Jay M. Menachem, Principal
Jay M. Menachem CPA

The Lay of the Land

There used to be a tagline that was used for the certified public accountant (CPA): “Never underestimate the value.” I think that’s true, and I have a lot of experience to prove it.

Management companies have expertise with properties, but so do CPAs. So don’t leave us out of the loop, especially when it comes to financial matters. A lot of times, budgetary figures can be tweaked at the end of the year. Take fuel costs, for instance. They are a big number that, as you go through the year and discover what the costs actually are, you may not have to assess as much as you had expected.

Now What?

A CPA has a lot of expertise that you can draw on. I had a building that was preparing to replace its boiler, and I told the board about a property that had recently done just that and had also installed a separate hot-water heater system. It is saving them a tremendous amount of money. In addition, the life of the boiler is being extended because the boiler is not being used in the summer anymore – they’re using their hot-water heater. Less fuel is used, and there is less wear and tear on the boiler.

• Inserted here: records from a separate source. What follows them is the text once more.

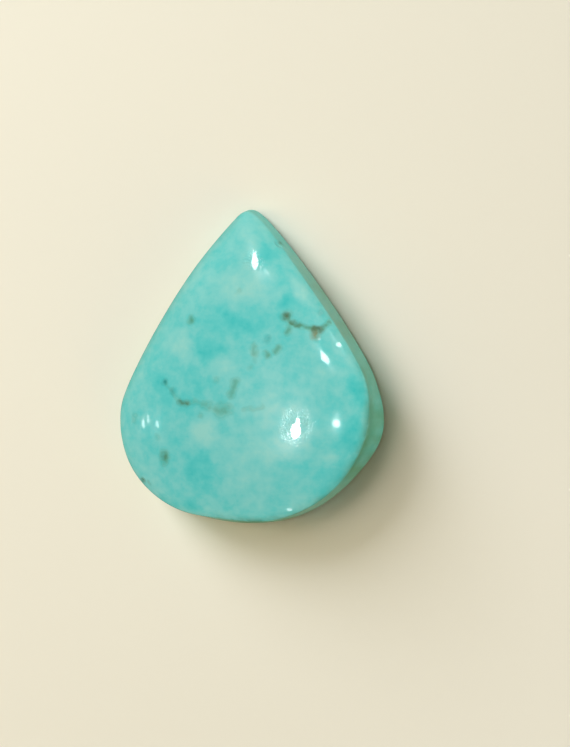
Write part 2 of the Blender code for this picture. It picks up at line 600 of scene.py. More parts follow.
    def faces(self) -> tuple[np.ndarray, np.ndarray]:
        """Number the corners of quads between the rings, and of fans at both poles.

        Returns:
            The quads, of shape (count, 4), and the fans' triangles, of shape (count, 3).
        """
        rings, around = self.skin.points.shape[:2]
        index = np.arange(rings * around).reshape(rings, around)
        after = np.roll(index, -1, axis=1)
        quads = np.stack((index[:-1], after[:-1], after[1:], index[1:]), axis=2).reshape(-1, 4)
        crest = np.full(around, rings * around)
        top = np.stack((index[-1], after[-1], crest), axis=1)
        bottom = np.stack((after[0], index[0], crest + 1), axis=1)
        return quads, np.concatenate((top, bottom))

    def build(self) -> bpy.types.Object:
        """Turn the skin into a closed mesh that carries the masks.

        Returns:
            The stone, at the origin with its place in its mesh.
        """
        points = np.concatenate((self.skin.points.reshape(-1, 3),
                                 [self.skin.crest, self.skin.under]))
        quads, fans = self.faces()
        mesh = bpy.data.meshes.new(self.name)
        mesh.vertices.add(len(points))
        mesh.vertices.foreach_set("co", (points * MM).ravel())
        mesh.loops.add(quads.size + fans.size)
        mesh.loops.foreach_set("vertex_index", np.concatenate((quads.ravel(), fans.ravel())))
        mesh.polygons.add(len(quads) + len(fans))
        starts = np.concatenate((np.arange(len(quads)) * 4,
                                 quads.size + np.arange(len(fans)) * 3))
        mesh.polygons.foreach_set("loop_start", starts)
        mesh.update(calc_edges=True)
        mesh.validate()
        mesh.shade_smooth()
        for name, under_value in MASKS.items():
            values = np.concatenate((getattr(self.skin, name).ravel(), [0.0, under_value]))
            layer = mesh.attributes.new(name, "FLOAT", "POINT")
            layer.data.foreach_set("value", values.astype(np.float32))
        return put_in_scene(self.name, mesh)

    def dress(self, stone: bpy.types.Object, finish: TurquoiseFinish) -> None:
        """Give the stone its finish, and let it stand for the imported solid.

        Args:
            stone: the built object.
            finish: how its surface looks.
        """
        stone.data.materials.append(finish.material(self.skin))
        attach(stone, "root")
        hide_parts(STONE_NODE)


# ---------------------------------------------------------------------------------------------
# Finish
# ---------------------------------------------------------------------------------------------


@dataclass(frozen=True)
class Cloud:
    """A noise pattern.

    Args:
        scale: how many of its features lie in a millimetre.
        detail: how many finer layers it has.
        roughness: how strong each is against the one before.
    """

    scale: float
    detail: float = 2.0
    roughness: float = 0.5


@dataclass(frozen=True)
class Step:
    """A smooth step.

    Args:
        low: where it begins.
        high: where it ends.
        start: what it gives at the low end.
        end: what it gives at the high end.
    """

    low: float | Socket
    high: float | Socket
    start: float | Socket = 0.0
    end: float | Socket = 1.0


class Bench:
    """Places nodes in one tree and wires them up."""

    def __init__(self, tree: bpy.types.NodeTree) -> None:
        """Work in the given tree."""
        self.tree = tree

    def add(self, kind: str, inputs: dict[str | int, object] | None = None,
            **settings: object) -> bpy.types.Node:
        """Place a node.

        Args:
            kind: its Blender type.
            inputs: a number, colour, vector or socket for each named or numbered input.
            settings: its own properties.

        Returns:
            The node.
        """
        node = self.tree.nodes.new(kind)
        for name, value in settings.items():
            setattr(node, name, value)
        for name, value in (inputs or {}).items():
            self.feed(node.inputs[name], value)
        return node

    def feed(self, socket: Socket, value: object) -> None:
        """Link a socket's source to it, or set it to a plain value.

        Args:
            socket: an input.
            value: another node's output, or a value.
        """
        if isinstance(value, Socket):
            self.tree.links.new(value, socket)
        else:
            socket.default_value = value

    def math(self, operation: str, *values: object) -> Socket:
        """A Math node's result."""
        node = self.add("ShaderNodeMath", dict(enumerate(values)), operation=operation)
        return node.outputs["Value"]

    def vector(self, operation: str, *values: object, scale: object = None) -> Socket:
        """Place a Vector Math node.

        Args:
            operation: what it does.
            values: its vectors.
            scale: the number that a SCALE multiplies by.

        Returns:
            A number for a length, a distance or a dot product, and otherwise a vector.
        """
        inputs = dict(enumerate(values))
        if scale is not None:
            inputs["Scale"] = scale
        node = self.add("ShaderNodeVectorMath", inputs, operation=operation)
        is_number = operation in ("LENGTH", "DISTANCE", "DOT_PRODUCT")
        return node.outputs["Value" if is_number else "Vector"]

    def ease(self, value: Socket, step: Step) -> Socket:
        """Step a value smoothly. The step holds at both ends, so the node isn't clamped.

        Args:
            value: what is stepped.
            step: where, and from what to what.

        Returns:
            What the step gives.
        """
        inputs = {"Value": value, "From Min": step.low, "From Max": step.high,
                  "To Min": step.start, "To Max": step.end}
        node = self.add("ShaderNodeMapRange", inputs, interpolation_type="SMOOTHSTEP",
                        clamp=False)
        return node.outputs["Result"]

    def noise(self, place: Socket, cloud: Cloud, output: str = "Fac") -> Socket:
        """A cloud's value, or with output "Color" its colour, at each place."""
        inputs = {"Vector": place, "Scale": cloud.scale, "Detail": cloud.detail,
                  "Roughness": cloud.roughness}
        return self.add("ShaderNodeTexNoise", inputs).outputs[output]

    def clouded(self, place: Socket, cloud: Cloud, step: Step) -> Socket:
        """A smooth step of a cloud's value at each place."""
        return self.ease(self.noise(place, cloud), step)

    def drifted(self, place: Socket, cloud: Cloud, reach: float) -> Socket:
        """The place moved about, by noise of up to half the reach each way."""
        drift = self.vector("SUBTRACT", self.noise(place, cloud, "Color"), NOISE_MIDDLE)
        return self.vector("ADD", place, self.vector("SCALE", drift, scale=reach))

    def mapped(self, place: Socket, kind: str = "POINT", **inputs: Triple) -> Socket:
        """The place through a Mapping node."""
        node = self.add("ShaderNodeMapping", {"Vector": place, **inputs}, vector_type=kind)
        return node.outputs["Vector"]

    def attribute(self, name: str) -> Socket:
        """A mask that the mesh carries."""
        return self.add("ShaderNodeAttribute", attribute_name=name).outputs["Fac"]

    def blend(self, share: object, first: object, second: object) -> Socket:
        """Blend two colours.

        Args:
            share: 0 for the first, 1 for the second.
            first: a colour.
            second: another.

        Returns:
            The blended colour.
        """
        # a Mix node has a set of sockets for each kind of data, and these are the colours'
        inputs = {0: share, 6: first, 7: second}
        return self.add("ShaderNodeMix", inputs, data_type="RGBA").outputs[2]

    def product(self, *values: object) -> Socket:
        """Several values multiplied together."""
        return reduce(lambda result, value: self.math("MULTIPLY", result, value), values)

    def highest(self, *masks: Socket) -> Socket:
        """The largest of several masks at each place."""
        return reduce(lambda result, mask: self.math("MAXIMUM", result, mask), masks)


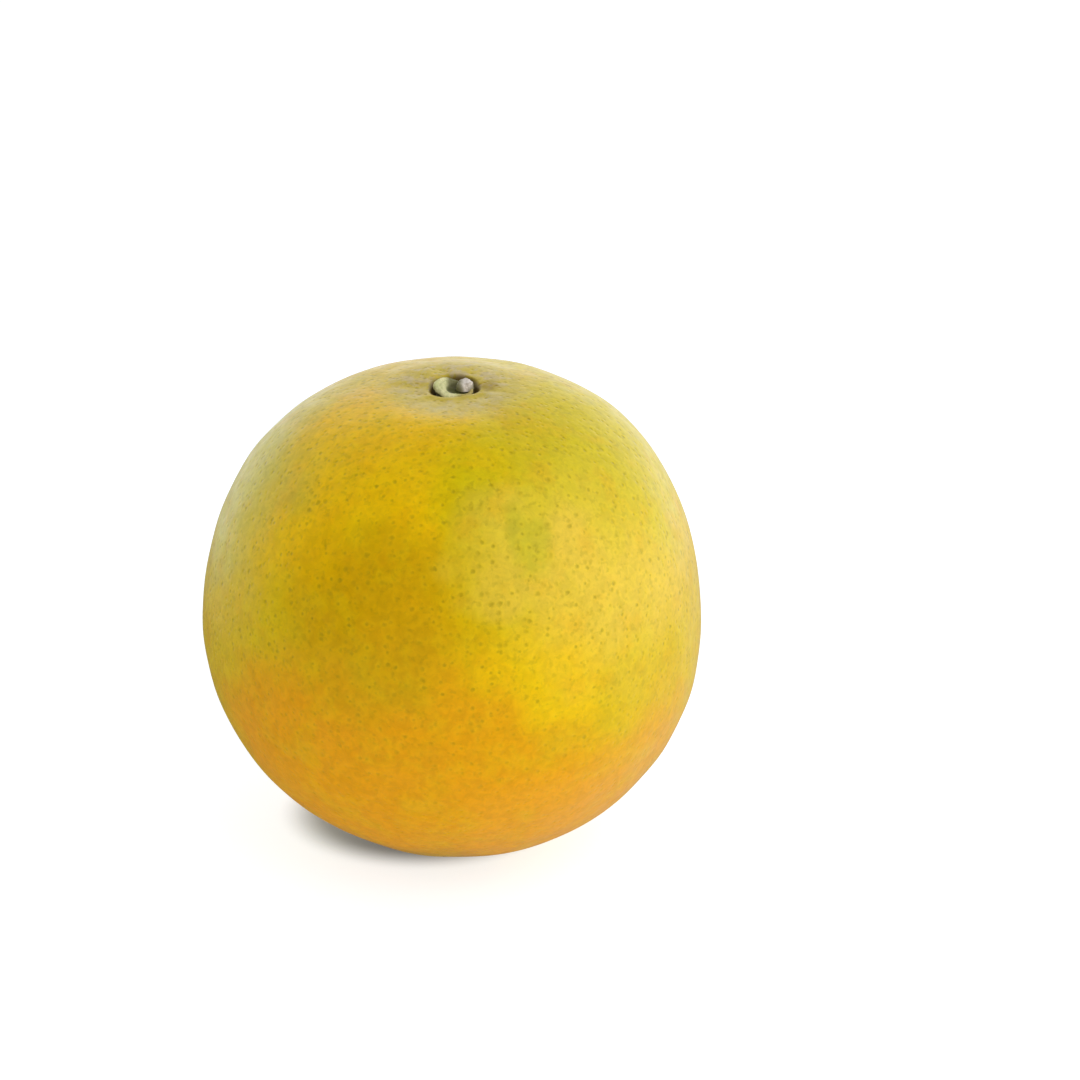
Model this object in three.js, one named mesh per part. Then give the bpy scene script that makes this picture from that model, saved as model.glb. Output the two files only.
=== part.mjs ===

One of my properties was going to refinance its mortgage. It needed an additional $500,000 to have the parapets repaired. They were about to take out a five-year loan. But before they did that, they called me. Instead of doing the loan, which would have necessitated an assessment over five years for all the shareholders, they spent some of their reserves on the parapet, which was going to be a two-year project, and the assessment would be spread out over five years, for a lesser amount, without loan interest or closing costs. The lesson? It would have been a mistake had they just gone right into the refinancing without speaking to their CPA first.